While Gane seemed set on carrying out this theme until the charity shops ran out of records to plunder, a new perspective was added to the process for the following album, Mars Audiac Quintet, with the introduction of Andy Hoople and Dan Holliday on layout and printing duties. “Honestly, they were the only people in our scene with access to a computer and the knowledge of how to use the design programs,” Pike says. Peter Morris’ fish eye image would be the only Stereolab cover to feature a photo, and marked the band’s transition to being signed by a major U.S. label. New budgets meant that “when Tim had a strong idea of what he wanted for our first bespoke cover, we could hire in a synthesizer and a photographer to make it happen,” Pike explains.

However, no amount of gloss on the album cover front could remove Stereolab from their DIY roots, as the band individually painted, hand glued and assembled 3,000 sleeves for the album’s ‘Wow and Flutter’ single in 1994. “We have always put a lot of love and attention into the product, no matter what amount of physical exhaustion that might entail later,” Pike adds.

Two years later, 1996’s Emperor Tomato Ketchup marked a swift return to the appropriation game, with its swirling central image inspired by the Bartok Concerto for Orchestra album sleeve. Having discovered the record, Gane entrusted Hoople to assemble his vision, and further flesh out the colour palette.

The following year, the band embarked on a sprawling collaboration with Nurse With Wound that produced the 12” packaging that Gane holds closest to his heart. Simple Headphone Mind was printed on a mirrored bag with artwork by Babs Santini (Steve Stapleton of Nurse With Wound). The inspiration, Pike admits, was “a piece of junk mail from Audi that arrived in this mirrored bag, which we tracked back to the company that manufactured them.”

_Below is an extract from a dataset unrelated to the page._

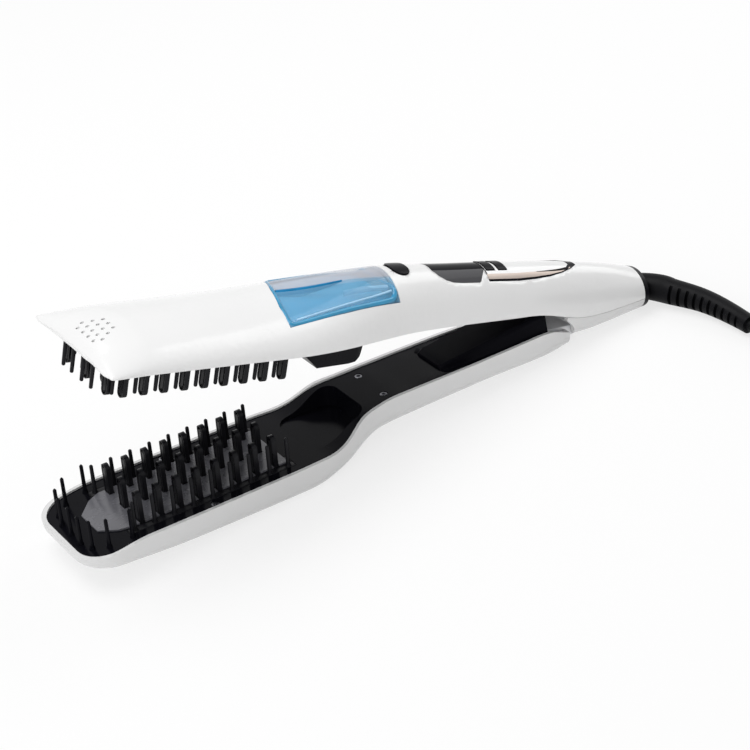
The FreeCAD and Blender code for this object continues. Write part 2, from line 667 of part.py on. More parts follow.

At the time, Pike had also begun managing the band Broadcast, putting out early releases on Duophonic. Impressed by Julien House’s sleeve designs for the band, House was invited to take on Stereolab’s sleeves too. A keen student of the same graphic eras as the band, House’s influences gravitated towards the rougher edges, which would give him one of the most distinctive voices in sleeve design.

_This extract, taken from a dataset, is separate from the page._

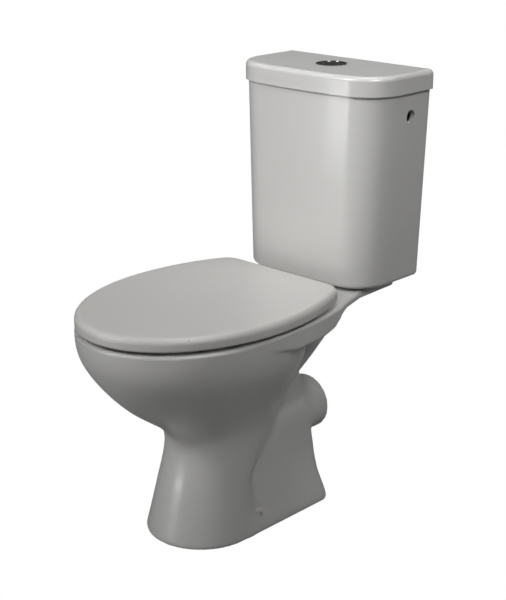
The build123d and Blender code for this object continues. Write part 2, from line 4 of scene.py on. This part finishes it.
import bpy
import numpy as np
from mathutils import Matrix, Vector


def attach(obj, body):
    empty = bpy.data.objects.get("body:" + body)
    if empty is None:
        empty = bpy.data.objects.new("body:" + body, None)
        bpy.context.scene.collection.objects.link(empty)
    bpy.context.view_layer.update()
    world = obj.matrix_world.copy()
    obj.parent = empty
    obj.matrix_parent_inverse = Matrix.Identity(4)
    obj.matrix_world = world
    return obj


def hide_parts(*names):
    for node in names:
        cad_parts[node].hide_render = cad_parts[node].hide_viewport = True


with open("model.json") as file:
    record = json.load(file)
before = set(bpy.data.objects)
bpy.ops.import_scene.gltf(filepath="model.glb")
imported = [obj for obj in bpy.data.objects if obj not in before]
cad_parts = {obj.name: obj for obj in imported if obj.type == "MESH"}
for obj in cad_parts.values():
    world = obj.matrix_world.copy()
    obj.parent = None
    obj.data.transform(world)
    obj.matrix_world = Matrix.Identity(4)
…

Converging with the band for 1997’s Dots And Loops, the artwork was what Pike describes as “even more collaborative than anything we had done before.” In short, Gane would bring in the source material and House would use it as a jumping off point.

By the time Cobra And Phases Group Play Voltage In The Milky Night was released in 1999, House was adding dense typography and digital manipulation to the images he was being given. While the palette may have been subdued, there was always a sense of the playfulness that was to follow.

Released in 2000, The First Of The Microbe Hunters was bold in both graphic elements and colour, and served as the final transitional album, visually speaking, before House unleashed the full extent of his ability with collage, and hand-crafted typography.

Arriving in a sheen of shocking pink, 2001’s Sound-Dust saw Gane put forward the poster for Roman Polanski’s film Cul-de-Sac by Polish designer/illustrator Andrezej Onegin Dabrowski, with the skull, embedded below the oceanside castle, as the foundation for the finished piece. The album cover which emerged was united by House’s hand-crafted type and typically rough edges. The band would also go on to create a Hessian bound version, locating a bookbinder in East London to complete the screen-printed and numbered editions. Gane has said it remains his favourite piece of Stereolab album packaging.

That process would continue through the funky, cinematic look of Margerine Eclipse and the instruction manual feel of Fab Four Suture, culminating in the colour explosion of Chemical Chords, released on 4AD in 2008, which would see House send the group off with a bang on their final album.

Returning over ten years since that final studio album, the wave of reissues take their inspiration from the Emperor Tomato Ketchup packaging, but add a pocket to the gatefold so that a third LP can be inserted. Posters have been included, and lyrics filled in by Sadier, alongside Gane’s liner notes.

In true Stereolab tradition, the limited edition versions use old master tapes to form obi strips, which Pike hand cut, numbered, stamped and glued. Scratch-off cards have also been inserted, where you might find “Cliff” staring back at you when the dust clears. It seems like things have come full circle from the days when Pike was helping assemble those first copies of the Stereolab’s Super 45 EP in his father’s garage.